Characteristics of a Genuine Business Relationship
• Mutual
• Interactive
• Iterative
• Providing ongoing benefit to both parties
• Requires a change in behavior for both parties
• Unique
• Requires-and produces-trust
First, a relationship implies mutuality. In order for any “state of affairs” to be considered a relationship, both parties have to participate in and be aware of the existence of the relationship.
A customer can have a great deal of affection for a brand all by herself but, by definition, a relationship between the customer and the brand can only be said to exist if the brand (i.e., the enterprise behind the brand) is also aware of the individual customer’s existence, creating a neodefinition of an interesting new twist for the term brand awareness.
Second, relationships are driven by interaction. When two parties interact, they exchange information, and this information exchange is a central engine for building on the relationship. This, of course, also implies mutuality.
Third, iterative- interactions between two parties build up a history, over time—a context. The more you communicate with one person, the less you need to stay the next time around to get your point across. One practical implication of the iterative nature of a customer relationship is that it generates a convenience benefit to the customer for continuing the relationship.

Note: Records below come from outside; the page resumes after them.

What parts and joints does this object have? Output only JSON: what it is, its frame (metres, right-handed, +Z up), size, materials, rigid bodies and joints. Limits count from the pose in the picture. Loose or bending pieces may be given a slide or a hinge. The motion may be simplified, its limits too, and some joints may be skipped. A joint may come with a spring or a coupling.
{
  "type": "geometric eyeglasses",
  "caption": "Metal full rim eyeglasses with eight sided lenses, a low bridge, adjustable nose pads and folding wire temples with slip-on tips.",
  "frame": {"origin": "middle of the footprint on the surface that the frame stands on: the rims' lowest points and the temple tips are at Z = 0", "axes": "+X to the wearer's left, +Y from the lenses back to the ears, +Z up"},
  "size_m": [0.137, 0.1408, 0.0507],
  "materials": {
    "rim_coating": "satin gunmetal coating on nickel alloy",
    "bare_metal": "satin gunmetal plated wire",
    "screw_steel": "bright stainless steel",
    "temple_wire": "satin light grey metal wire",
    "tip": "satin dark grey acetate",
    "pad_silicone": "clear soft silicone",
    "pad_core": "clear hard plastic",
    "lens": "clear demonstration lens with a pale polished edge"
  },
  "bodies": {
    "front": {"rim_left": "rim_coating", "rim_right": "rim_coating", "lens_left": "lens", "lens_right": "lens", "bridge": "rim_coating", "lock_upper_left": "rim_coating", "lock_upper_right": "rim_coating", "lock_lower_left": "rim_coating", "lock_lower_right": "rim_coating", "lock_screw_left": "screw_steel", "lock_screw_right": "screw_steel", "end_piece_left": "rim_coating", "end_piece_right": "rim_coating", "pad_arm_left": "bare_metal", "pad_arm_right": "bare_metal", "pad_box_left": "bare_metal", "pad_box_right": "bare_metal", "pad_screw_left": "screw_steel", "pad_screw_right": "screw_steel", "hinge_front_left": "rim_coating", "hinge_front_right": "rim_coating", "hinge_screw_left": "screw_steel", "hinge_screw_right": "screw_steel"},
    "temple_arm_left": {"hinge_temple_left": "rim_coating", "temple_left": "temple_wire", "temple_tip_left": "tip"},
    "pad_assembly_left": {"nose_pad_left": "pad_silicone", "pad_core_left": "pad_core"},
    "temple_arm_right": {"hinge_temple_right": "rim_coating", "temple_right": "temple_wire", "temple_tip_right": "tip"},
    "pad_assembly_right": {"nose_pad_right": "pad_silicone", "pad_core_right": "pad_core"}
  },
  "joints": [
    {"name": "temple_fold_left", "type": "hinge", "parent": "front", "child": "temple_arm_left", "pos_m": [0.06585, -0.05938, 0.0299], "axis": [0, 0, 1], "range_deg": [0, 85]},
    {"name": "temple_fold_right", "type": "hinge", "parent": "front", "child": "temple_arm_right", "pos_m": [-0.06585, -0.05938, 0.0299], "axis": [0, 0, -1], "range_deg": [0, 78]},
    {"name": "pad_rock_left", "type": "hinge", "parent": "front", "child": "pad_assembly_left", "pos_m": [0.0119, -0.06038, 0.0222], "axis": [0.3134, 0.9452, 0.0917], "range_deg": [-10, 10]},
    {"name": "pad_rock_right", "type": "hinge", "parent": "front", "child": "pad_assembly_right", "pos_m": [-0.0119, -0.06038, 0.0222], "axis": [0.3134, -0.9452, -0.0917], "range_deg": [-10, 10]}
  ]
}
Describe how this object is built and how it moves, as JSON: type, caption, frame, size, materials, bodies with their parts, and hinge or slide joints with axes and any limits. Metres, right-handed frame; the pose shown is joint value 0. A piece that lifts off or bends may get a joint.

For example- Amazon.com remembers your book preferences, your address, and your credit card number, based on your previous interactions with it. To purchase your next book from Amazon.com, you need only find the book and click on it. If you’ve bought enough books already at Amazon.com, you might not even need to find the next one—it can do a pretty good job of finding it for you. The richer the context of any customer relationship, the more difficult it will be for the customer to re-create it elsewhere, and so the more loyal the customer is likely to be.
Forth, Ongoing benefits between both parties. The customer’s convenience is one type of benefit, for the customer, but not the only one. Participating in a relationship will involve a cost in money, time, or effort, and no customer will engage for long in any relationship if there is not enough continuing benefit to offset this cost.
Fifth, change in behavior on the part of both parties— the enterprise as well as the customer—in order to continue. After all, what drives the ongoing benefit of a relationship is not only its context—its history of interactions, developed over time—but also the fact that each party’s current and future actions appropriately reflect that historical context. Companies sometimes mistakenly believe that interactions with a customer need only involve routine, outbound communications, delivered the same way to every customer. But all the customers’ needs are not similar. If the company cannot identify those differences then customer might not elect to continue the relationship.
Fifth, uniqueness- every relationship is different. Relationships are constituted with individuals, not with populations. As a result, an enterprise that seeks to engage its customers in relationships must be prepared to participate in different interactions, remember different histories, and engage in different behaviors toward different customers.
Finally, trust-If a customer develops a relationship with an enterprise, the customer tends more and more to trust the enterprise to act in the customer’s own interest. Trust and affection and satisfaction are all related feelings on the part of a customer toward a company. They constitute emotional elements of a relationship; but for an enterprise to acknowledge and use these elements profitably with the requirement of generating and sustaining the trust of a customer.